O fato de que tantos aglomerados puderam ser ligados à Gaia-Encélado é outra indicação de que ela deve ter sido uma galáxia grande. Análises mais detalhadas revelaram que era aproximadamente do tamanho de uma das Nuvens de Magalhães – duas galáxias satélites com cerca de um décimo do tamanho atual da Via Láctea.
À época da fusão, porém, a própria Via Láctea era muito menor, de forma que a razão entre as duas estava próxima de quatro para um. Esse foi, portanto, um momento e tanto para a história da Galáxia.
Distribuição celeste de estrelas detectadas na segunda divulgação de dados da missão Gaia; estrelas da galáxia Gaia-Encélado, que se fundiu com a Via Láctea há 10 bilhões de anos, são representadas com diferentes cores conforme sua paralaxe, as mais próximas em roxo e as mais distantes em amarelo; aglomerados globulares com trajetórias similares às dessas estrelas são representados por círculos brancos; estrelas variáveis também associadas a Gaia-Encélado aparecem como estrelas em ciano (ESA/Gaia/DPAC; A. Helmi et al 2018)

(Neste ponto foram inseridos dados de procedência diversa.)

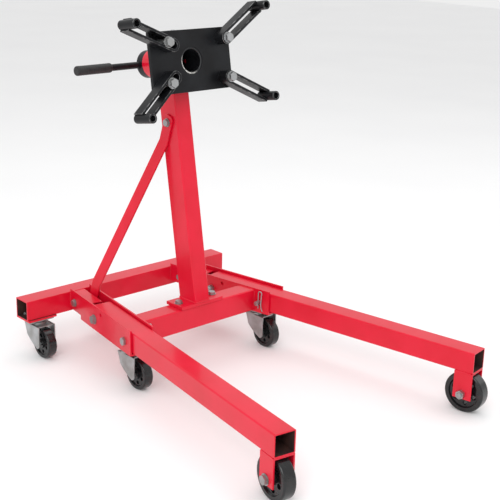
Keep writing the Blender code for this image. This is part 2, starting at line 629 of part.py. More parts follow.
plate_top = CASTER_HEIGHT - GAP
plate_low = plate_top - CASTER_PLATE
race_low = plate_low - CASTER_RACE
crown_top = race_low - GAP
crown_low = crown_top - CASTER_CROWN
cheek = CASTER_WIDTH / 2 + CASTER_PLATE
sideways = Matrix.Rotation(math.pi / 2, 4, "Z") @ Matrix.Rotation(math.pi / 2, 4, "X")
cheek_shape = [(CASTER_NOSE, crown_top - 0.004), (-CASTER_NOSE - CASTER_PLATE, crown_top - 0.004)]
cheek_shape += arc((-CASTER_TRAIL, CASTER_RADIUS), CASTER_EAR, math.radians(170), math.radians(320), 6)
for name, place in CASTERS.items():
    plate_mid = (0, 0, (plate_top + plate_low) / 2)
    half_x, half_y = CASTER_BOLT_SPACING[0] / 2, CASTER_BOLT_SPACING[1] / 2
    corners = [(dx * half_x, dy * half_y) for dx in (-1, 1) for dy in (-1, 1)]
    # the plate's four bolts are fused on: through the pad and beam wall with nuts, or through the channel's web
    is_rear = name.startswith("rear")
    work = BEAM_BOTTOM + TUBE_WALL if is_rear else CHANNEL_BOTTOM + FLANGE
    stud_top = work + 2 * CASTER_BOLT_RADIUS if is_rear else work
    hexagon = 1.75 * CASTER_BOLT_RADIUS
    studs = [rod(CASTER_BOLT_RADIUS, (x, y, plate_low - 0.001), (x, y, stud_top), 8) for x, y in corners]
    heads = [rod(hexagon, (x, y, plate_low - 0.0022), (x, y, plate_low + 0.0005), 6) for x, y in corners]
    nuts = [rod(hexagon, (x, y, work + GAP), (x, y, work + 1.5 * CASTER_BOLT_RADIUS), 6) for x, y in corners]
    part("caster_plate_" + name, ZINC, [block((*CASTER_PLATE_SIZE, CASTER_PLATE), plate_mid)],
         add=[[rod(CASTER_RACE_RADIUS, (0, 0, race_low), (0, 0, plate_low + 0.001))],
              [rod(KINGPIN_RADIUS, (0, 0, crown_low - 0.0035), (0, 0, race_low + 0.001), 12)],
              [rod(1.7 * KINGPIN_RADIUS, (0, 0, crown_low - 0.0038), (0, 0, crown_low - GAP), 12)],
              heads, studs] + ([nuts] if is_rear else []), parent=stand, place=place)

    upright = Matrix.Translation(place.translation)
    swivel = pivot("caster_origin_" + name, upright, stand)
    cheek_mid = cheek + CASTER_PLATE / 2
    cheeks = [outline(cheek_shape, CASTER_PLATE, Matrix.Translation((s * cheek_mid, 0, 0)) @ sideways)
              for s in (-1, 1)]
    axle_hole = rod(CASTER_AXLE_RADIUS + FIT, (-HOLE_HALF, -CASTER_TRAIL, CASTER_RADIUS),
                    (HOLE_HALF, -CASTER_TRAIL, CASTER_RADIUS), 12)
    part("caster_fork_" + name, ZINC,
         [block((2 * (cheek + CASTER_PLATE), 2 * CASTER_NOSE + CASTER_PLATE, CASTER_PLATE),
                (0, -CASTER_PLATE / 2, crown_low + CASTER_PLATE / 2))],
         add=[cheeks, [rod(CASTER_CROWN_RADIUS, (0, 0, crown_low + 0.001), (0, 0, crown_top))]],
         cut=[[rod(KINGPIN_RADIUS + FIT, (0, 0, crown_low - OVERCUT), (0, 0, crown_top + OVERCUT), 12)],
              [axle_hole]],
         parent=swivel, place=upright)
    seat = cheek + CASTER_PLATE + GAP
    bolt("caster_axle_" + name, (-seat, -CASTER_TRAIL, CASTER_RADIUS), (1, 0, 0), CASTER_AXLE_RADIUS, 2 * seat,
         washer=False, parent=swivel, place=upright)
    roll_place = upright @ Matrix.Translation((0, -CASTER_TRAIL, CASTER_RADIUS))
    roll = pivot("caster_wheel_origin_" + name, roll_place, swivel)
    section = wheel_section(CASTER_RADIUS, CASTER_WIDTH, CASTER_AXLE_RADIUS + 2 * FIT)
    turned("caster_wheel_" + name, RUBBER, section, 20, cut=[web_holes(CASTER_RADIUS, CASTER_WIDTH, 6)],
           parent=roll, place=roll_place)

# ---- Turning head -------------------------------------------------------------------------------------------
# head frame: +Y points to the rear along the head's axis, +Z up along the post
plate_front = -PLATE_FRONT
plate_back = plate_front + PLATE_THICK
tube_front = plate_back + HEAD_PLAY
tube_rear = tube_front + HEAD_TUBE_LENGTH
collar_front = tube_rear + GAP
collar_rear = collar_front + COLLAR_LENGTH
pin_y = plate_front + INDEX_PIN_BACK
boss_top = HEAD_TUBE_RADIUS + INDEX_BOSS_HEIGHT
part("head_tube", RED, [rod(HEAD_TUBE_RADIUS, (0, tube_front, 0), (0, tube_rear, 0), 32)],
     add=[[rod(INDEX_BOSS_RADIUS, (0, pin_y, HEAD_TUBE_RADIUS - HEAD_TUBE_WALL / 2), (0, pin_y, boss_top))]],
     cut=[[rod(SPINDLE_RADIUS + HEAD_CLEARANCE, (0, tube_front - OVERCUT, 0), (0, tube_rear + OVERCUT, 0), 32)],
          [rod(INDEX_PIN_RADIUS + FIT, (0, pin_y, 0), (0, pin_y, boss_top + OVERCUT), 12)]],
     parent=stand, place=head_frame)

turn = pivot("head_origin", head_frame, stand)
arm_holes = [rod(ARM_BOLT_RADIUS + FIT, (x * ARM_BOLT_X, plate_front - OVERCUT, z * ARM_BOLT_Z),
                 (x * ARM_BOLT_X, plate_back + OVERCUT, z * ARM_BOLT_Z)) for x in (-1, 1) for z in (-1, 1)]
plate_bore = rod(SPINDLE_RADIUS + GAP, (0, plate_front - OVERCUT, 0), (0, plate_back + OVERCUT, 0), 32)
plate_mid = (0, (plate_front + plate_back) / 2, 0)
part("face_plate", BLACK, [block((PLATE_WIDTH, PLATE_THICK, PLATE_HEIGHT), plate_mid)],
     cut=[arm_holes, [plate_bore]], parent=turn, place=head_frame)
index_bores = []
for i in range(INDEX_HOLES):
    angle = 2 * math.pi * i / INDEX_HOLES + math.pi / 2
    way = Vector((math.cos(angle), 0, math.sin(angle)))
    middle = Vector((0, pin_y, 0))
    index_bores.append(rod(INDEX_PIN_RADIUS + FIT, way * (SPINDLE_RADIUS - 2 * SPINDLE_WALL) + middle,
                           way * (SPINDLE_RADIUS + 2 * SPINDLE_WALL) + middle, 12))
spindle_rear = collar_front + COLLAR_SEAT
spindle_room = rod(SPINDLE_RADIUS - SPINDLE_WALL, (0, plate_front - OVERCUT, 0),
                   (0, spindle_rear + OVERCUT, 0), 32)
part("spindle", BLACK, [rod(SPINDLE_RADIUS, (0, plate_front + SPINDLE_SET_BACK, 0), (0, spindle_rear, 0), 32)],
     cut=[[spindle_room], index_bores], parent=turn, place=head_frame)
handle_y = (spindle_rear + collar_rear) / 2 + GAP
part("rear_collar", BLACK, [rod(COLLAR_RADIUS, (0, collar_front, 0), (0, collar_rear, 0), 32)],
     cut=[[rod(SPINDLE_RADIUS + GAP, (0, collar_front - OVERCUT, 0), (0, spindle_rear + GAP, 0), 32)],
          [rod(HANDLE_RADIUS + FIT, (-2 * COLLAR_RADIUS, handle_y, 0), (2 * COLLAR_RADIUS, handle_y, 0))]],
     parent=turn, place=head_frame)

index_place = head_frame @ Matrix.Translation((0, pin_y, 0))
index = pivot("index_pin_origin", index_place, stand)
pin_tip = SPINDLE_RADIUS + 4 * GAP
pull_z = boss_top + 1.5 * INDEX_BOSS_RADIUS
part("index_pin", ZINC, [rod(INDEX_PIN_RADIUS, (0, 0, pin_tip), (0, 0, pull_z + INDEX_PIN_RADIUS), 12)],
     add=[[rod(INDEX_PULL, (-INDEX_BOSS_HEIGHT, 0, pull_z), (INDEX_BOSS_HEIGHT, 0, pull_z), 10)]],
     parent=index, place=index_place)

slide = pivot("handle_origin", head_frame @ Matrix.Translation((0, handle_y, 0)), turn)
stop_near = COLLAR_RADIUS + HANDLE_STOP_GAP
stop_far = stop_near + HANDLE_STOP
bar_tip = HANDLE_OUT - GRIP_CAP
part("handle_bar", BLACK, [rod(HANDLE_RADIUS, (-bar_tip, handle_y, 0), (stop_far, handle_y, 0))],
     add=[[rod(HANDLE_RADIUS + HANDLE_STOP_EDGE, (stop_near, handle_y, 0), (stop_far + GAP, handle_y, 0))]],
     parent=slide, place=head_frame)
part("handle_grip", RUBBER,
     [rod(GRIP_RADIUS, (-HANDLE_OUT, handle_y, 0), (HANDLE_GRIP - HANDLE_OUT, handle_y, 0))],
     cut=[[rod(HANDLE_RADIUS + FIT, (-bar_tip - GAP, handle_y, 0), (0, handle_y, 0))]],
     parent=slide, place=head_frame)

# ---- Arms: a flat bar bent into a long U on edge, with a sleeve across its open end --------------------------
slot_half = ARM_BOLT_RADIUS + ARM_SLOT_PLAY
slot_end = ARM_LENGTH - SLEEVE_RADIUS - SLOT_END_WALL
slot_cut = 2 * ARM_DEPTH
# an outline's X stays, its Y turns up and its Z points to the front
to_front = Matrix.Rotation(math.pi / 2, 4, "X")
for name, (side, level_sign, angle, slid) in ARMS.items():
    bolt_at = Matrix.Translation((side * ARM_BOLT_X, plate_front - GAP, level_sign * ARM_BOLT_Z))
    hinge_place = head_frame @ bolt_at @ to_front @ Matrix.Rotation(angle, 4, "Z")
    hinge = pivot(name + "_bolt_origin", hinge_place, turn)
    bolt_seat = ARM_DEPTH + GAP
    bolt(name.replace("arm", "arm_bolt"), (0, 0, bolt_seat), (0, 0, -1), ARM_BOLT_RADIUS,
         bolt_seat + 2 * GAP + PLATE_THICK, head=ARM_BOLT_HEAD, parent=hinge, place=hinge_place)
    arm_place = hinge_place @ Matrix.Translation((-slid, 0, 0))
    slider = pivot(name + "_origin", arm_place, hinge)
    half = ARM_WIDTH / 2
    body = arc((0, 0), half, math.pi / 2, 1.5 * math.pi, 10) + [(ARM_LENGTH, -half), (ARM_LENGTH, half)]
    slot = arc((0, 0), slot_half, math.pi / 2, 1.5 * math.pi, 10)
    slot += [(slot_end, -slot_half), (slot_end, slot_half)]
    lift = Matrix.Translation((0, 0, ARM_DEPTH / 2))
    part(name, BLACK, [outline(body, ARM_DEPTH, lift)],
         add=[[rod(SLEEVE_RADIUS, (ARM_LENGTH, 0, 0), (ARM_LENGTH, 0, SLEEVE_LENGTH), 20)]],
         cut=[[outline(slot, slot_cut, lift)],
              [rod(SLEEVE_BORE, (ARM_LENGTH, 0, -OVERCUT), (ARM_LENGTH, 0, SLEEVE_LENGTH + OVERCUT))]],
         parent=slider, place=arm_place)
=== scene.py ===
"""Folding engine stand: the look of its welded red base, its black turning head, its zinc fittings and its wheels.

Every piece is in metres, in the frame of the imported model. The stand faces -Y and its own right is +X.
"""

import json
import math

import bmesh
import bpy
from mathutils import Matrix, Vector

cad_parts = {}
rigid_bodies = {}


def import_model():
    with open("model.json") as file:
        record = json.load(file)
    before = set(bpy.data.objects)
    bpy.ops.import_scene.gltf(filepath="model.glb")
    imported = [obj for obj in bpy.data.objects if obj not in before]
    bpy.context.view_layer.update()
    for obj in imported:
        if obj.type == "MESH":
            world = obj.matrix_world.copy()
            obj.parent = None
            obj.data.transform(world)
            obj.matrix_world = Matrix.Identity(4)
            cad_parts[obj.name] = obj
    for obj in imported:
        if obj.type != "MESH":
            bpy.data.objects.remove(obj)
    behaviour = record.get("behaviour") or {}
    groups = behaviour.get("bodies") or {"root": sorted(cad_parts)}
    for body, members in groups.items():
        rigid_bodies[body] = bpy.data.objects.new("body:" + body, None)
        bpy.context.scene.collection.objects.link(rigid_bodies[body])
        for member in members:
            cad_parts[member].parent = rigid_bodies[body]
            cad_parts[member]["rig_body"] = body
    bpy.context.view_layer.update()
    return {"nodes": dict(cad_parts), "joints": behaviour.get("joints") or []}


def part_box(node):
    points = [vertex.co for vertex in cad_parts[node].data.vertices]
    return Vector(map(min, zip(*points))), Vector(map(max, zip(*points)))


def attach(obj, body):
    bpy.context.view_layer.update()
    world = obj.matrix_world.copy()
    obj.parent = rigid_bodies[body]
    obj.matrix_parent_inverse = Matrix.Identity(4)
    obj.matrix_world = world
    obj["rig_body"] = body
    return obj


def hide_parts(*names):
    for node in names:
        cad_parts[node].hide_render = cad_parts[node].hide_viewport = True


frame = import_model()

# ---- Studio -------------------------------------------------------------------------------------------------
# A pale seamless floor, a white room and three soft boxes. The camera stands to the stand's front left, a
# little above the turning head, and looks down over the legs.
EYE = Vector((-1.5761, -1.7224, 1.0824))
LOOK_ROUND = math.radians(-42.85)
LOOK_DOWN = math.radians(17.87)
TILT = math.radians(1.48)
SENSOR = 36
LENS = 77.54
eye_data = bpy.data.cameras.new("eye")
eye_data.sensor_width = SENSOR
eye_data.lens = LENS
eye = bpy.data.objects.new("eye", eye_data)
eye.matrix_world = Matrix.Translation(EYE) @ Matrix.Rotation(LOOK_ROUND, 4, "Z") @ \
    Matrix.Rotation(math.pi / 2 - LOOK_DOWN, 4, "X") @ Matrix.Rotation(TILT, 4, "Z")
bpy.context.scene.collection.objects.link(eye)
bpy.context.scene.camera = eye

ROOM_WHITE = (1.0, 1.0, 1.0, 1)
ROOM_STRENGTH = 0.86
room = bpy.data.worlds.new("room")
room.use_nodes = True
room.node_tree.nodes["Background"].inputs["Color"].default_value = ROOM_WHITE
room.node_tree.nodes["Background"].inputs["Strength"].default_value = ROOM_STRENGTH
bpy.context.scene.world = room
bpy.context.scene.view_settings.view_transform = "Standard"


def soft_box(name, place, target, size, watts):
    """A square area light that looks at a point."""
    data = bpy.data.lights.new(name, "AREA")
    data.size = size
    data.energy = watts
    lamp = bpy.data.objects.new(name, data)
    away = (Vector(target) - Vector(place)).to_track_quat("-Z", "Y")
    lamp.matrix_world = Matrix.Translation(place) @ away.to_matrix().to_4x4()
    bpy.context.scene.collection.objects.link(lamp)


LIT_POINT = (0, 0, 0.3)
soft_box("key_light", (-2.4, -2.0, 2.6), LIT_POINT, 2.2, 60)
soft_box("top_light", (0.4, 0.6, 3.2), LIT_POINT, 2.6, 22)
soft_box("side_light", (2.8, -1.2, 1.8), LIT_POINT, 1.8, 8)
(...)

“Ver que agora estamos começando a desvendar a história de formação da Via Láctea é muito animador”, disse Anthony Brown, da Universidade de Leiden, na Holanda, co-autor do estudo e presidente do Executivo do Consórcio de Processo e Análise de Dados Gaia.
Desde as primeiras discussões sobre a criação da missão Gaia, 25 anos atrás, um de seus principais objetivos era examinar as várias correntes estelares na Via Láctea e reconstruir sua história primitiva.
“Gaia foi construída para responder tais questões”, diz Amina. “Agora, podemos dizer que esta é a forma como a Galáxia se formou naquelas épocas primitivas. É fantástico. É simplesmente tão lindo e te faz sentir tão grande e tão pequeno ao mesmo tempo.”
“Pela leitura dos movimentos de estrelas espalhadas pelo céu, agora somos capazes de rebobinar a história da Via Láctea e descobrir um marco importante em sua formação e isso é possível graças à Gaia”, comentou Timo Prusti, cientista de projeto da Gaia na ESA.